Nancy Stockdale, who teaches Palestinian history at UNT, said she thinks the surge in support for Palestinians is related to the history education students have received.

“I have noticed over the years more and more students who essentially are kind of blank slates to this history,” she said. “And when they actually learn about the history of Palestine and its interactions with the Israeli state, they recognize that as oppressive. You couple that with people who are not really on either side, and then they see this really disproportionate response from Israel, that has killed at least 34,000 people.”

Stockdale said students have learned about the scale of the devastation in Gaza, with tens of thousands of people wounded and the displacement of millions.

“It’s coming into their phones every single day through social media. So they’re saying enough is enough,” Stockdale said.

Rabbi Geoffrey Dennis, who serves Congregation Kol Ami and teaches in the UNT Jewish Studies program, said he went to the recent Israel Week session that was met with protest. He wasn’t able to get into the session, and instead talked with students who came to protest the event. Dennis said it looked as if a confrontation was brewing, but, he said, a conversation unfolded.

“I went into full professor mode, and I talked about things like the interference with sovereignty transfer. I talked about Ottoman land law, and the arcane things that actually make the difference in the history of modern Israel. And they were engaged.

“As a general rule, I had some very positive conversations with them,” he said.

Protesters continued talking as attendees left the Israel Week session on campus.

“The people coming out of the event were not harassed because most of the protesters were, I’d say, constructively engaged in talking and arguing with Jews gathered outside,” Dennis said. “So it was it was intense, but it wasn’t violent or confrontational. I consider that all a plus.”

Dennis said there’s no way to understand what all the participants mean as they protest, even as their chants push buttons that make many Jews nervous. “From the river to the sea, Palestine will be free” is heard as some as a call to exterminate Jews. The same could be true of the chant “There is only one solution — intifada, revolution.”

“That could mean any number of things,” Dennis said. “And in fact, it probably does mean any number of things to the thousands of people reciting it.”

One protester might be chanting for the creation of two states where Israelis and Palestinians have equal rights.
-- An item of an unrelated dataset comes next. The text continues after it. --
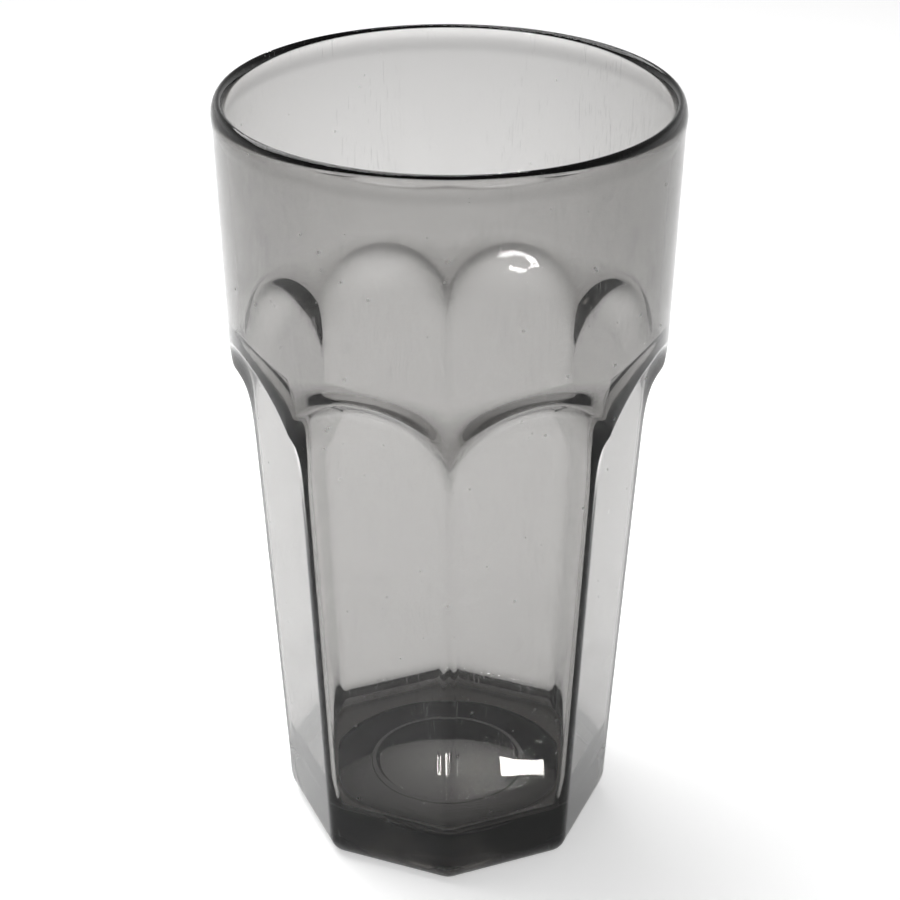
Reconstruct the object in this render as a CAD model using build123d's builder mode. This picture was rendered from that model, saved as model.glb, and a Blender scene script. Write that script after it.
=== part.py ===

Another might be chanting to exterminate every Jew in Israel.

“For Jews, the anxiety is the intersection of declarations that lie between, or whatever it is that we’re hearing that and what exactly do they mean. And we don’t know, and that lack of knowledge produces fear,” Dennis said.

“I’m probably most disturbed by the G-word,” he said. “By people declaring that the Israelis are engaging in genocide.

“Once you declare your opponent to be committing genocide, there’s really nothing to negotiate. There’s no compromise. There’s no talk. You’ve labeled them Nazis and they need to be destroyed.”

Dennis said Israel isn’t perpetuating genocide, though demonstrators across the country and UNT say it is.

“I don’t think that most protesters understand the definition of genocide,” he said. “They may not know that there is a definition of genocide. But I do know the definition of genocide. And Israel’s definitely not engaged in that, however terrible some of the policy decisions of the Israeli government are. ... And so that’s a fighting word for me.”

Dennis isn’t about fighting, though. He hopes for dialogue.

“The clearest thing I want people to come away with is the understanding is that most Jews, most Israelis, they want peace, too,” he said.

“They want a ceasefire. But reasonable ceasefire means, at the very least, the return of the kidnapped. A unilateral ceasefire without some gesture from Hamas is not going to be acceptable.”